One or more psychosocial risk factors were reported by 40% of those screened and almost 8% reported more than two risk factors.

When queried, 50% of nurses and 20% of attending physicians, residents, or fellows responded that they thought their patients benefitted from screening. Many noted, however, that it is hard to find time and a private place to do the screening and most thought having a social worker or on-site counselor available to provide immediate help, particularly with development of a safety plan would be beneficial. [Hopefully, a further study will explore why so many of the docs didn’t think the program was beneficial, particularly since they really didn’t have to do much to make the program work.]

 

 

The challenges of a universal screening program

The authors of the paper conclude by discussing four challenges that need to be addressed when setting up a universal screening program:

1.  Understand your State’s Mandatory Reporting law.  In Kentucky, spousal abuse must be reported to the Kentucky Department of Community Based Services.  Not only were the nurses provided education on the law, they were also provided with a script to help them appropriately comply with the law while still keeping the patient and in control of what happens with respect to the response to the reporting.  An example of the script can be found in the article.

2.  Finding a private time/space to safely screen.  Because family members, including the abuser, may accompany the patient to the clinic visit, it was important to establish a “solo” visit policy whereby family members are not allowed in the examination room

3.  Finding the time needed to screen and refer patients.  Screening itself only took about 2 minutes, however responding to disclosures, developing a safety plan, and making appropriate referrals could be quite time consuming.  [Here, I would like to suggest that the clinics enter into a contract with local service providers to do this part of the intervention.  It would free clinic staff from this time consuming task and provide the patient with access to an expert in the topic.  Another benefit would be a contractual revenue stream for the service providers that could allow them to increase staff and spend less time fund-raising….altogether a win-win-win.]
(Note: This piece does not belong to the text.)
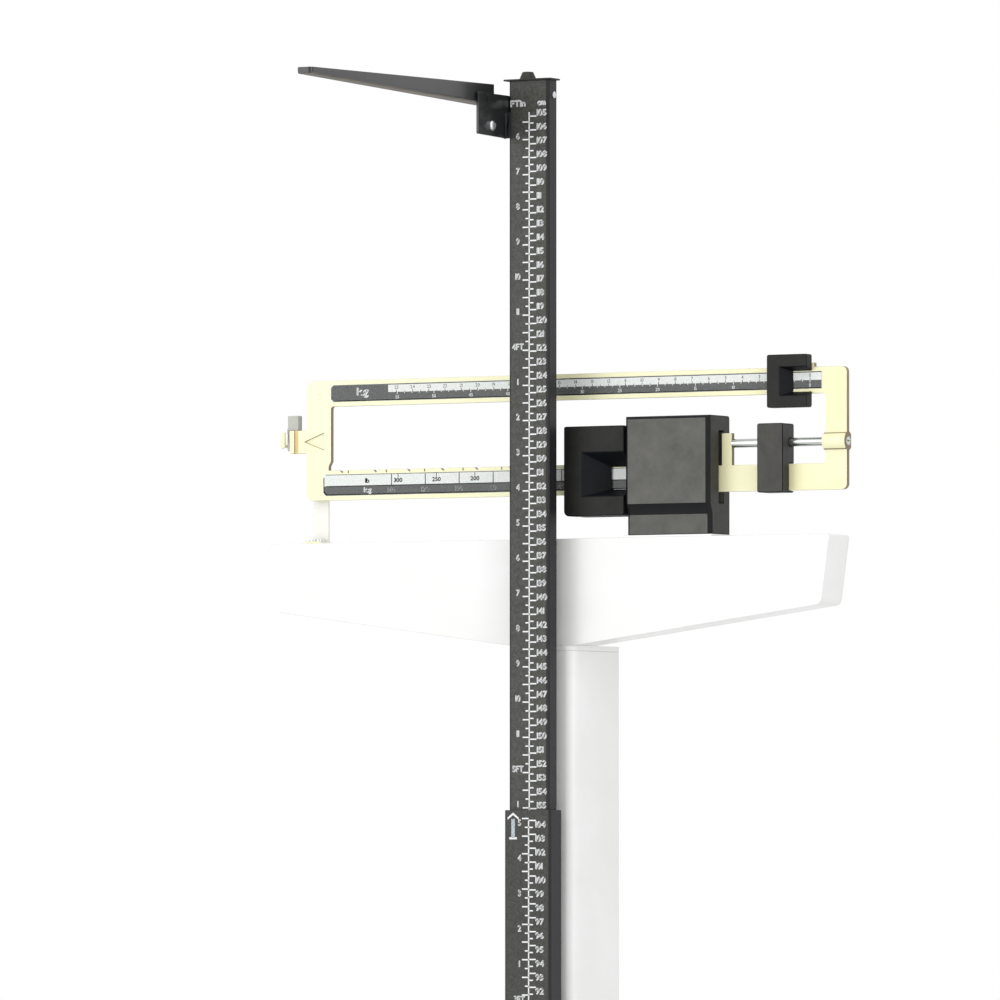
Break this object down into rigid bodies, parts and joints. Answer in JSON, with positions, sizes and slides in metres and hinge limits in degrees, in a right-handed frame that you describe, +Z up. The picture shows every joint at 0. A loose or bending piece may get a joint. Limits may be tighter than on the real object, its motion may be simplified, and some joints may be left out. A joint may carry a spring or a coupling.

4.   Building comfort and confidence in nurses’ ability to screen and refer.  During the course of the study, the nurses asked for and received additional in-services in which community based providers participated, including the Executive Director of the local domestic violence shelter, representatives of the local Rape Crisis Center, police, social workers, and in-patient substance abuse treatment facilities staff.  [Again, perhaps some of this effort could be minimized by contracting with service providers instead.]

What I like about this study is that it shows that taking a systems approach to psychosocial screening can rapidly lead to impressive compliance with the goal of universally screening all new obstetrics patients.   This approach was obviously greatly facilitated by embedding the screening instrument in the EMR.  By studying the implementation, the authors have identified some areas where further work needs to be done to get the universal screening functioning as smoothly and efficiently as possible.

But it shows that screening can be done.  We know it should be done.   Now, we just have to do it.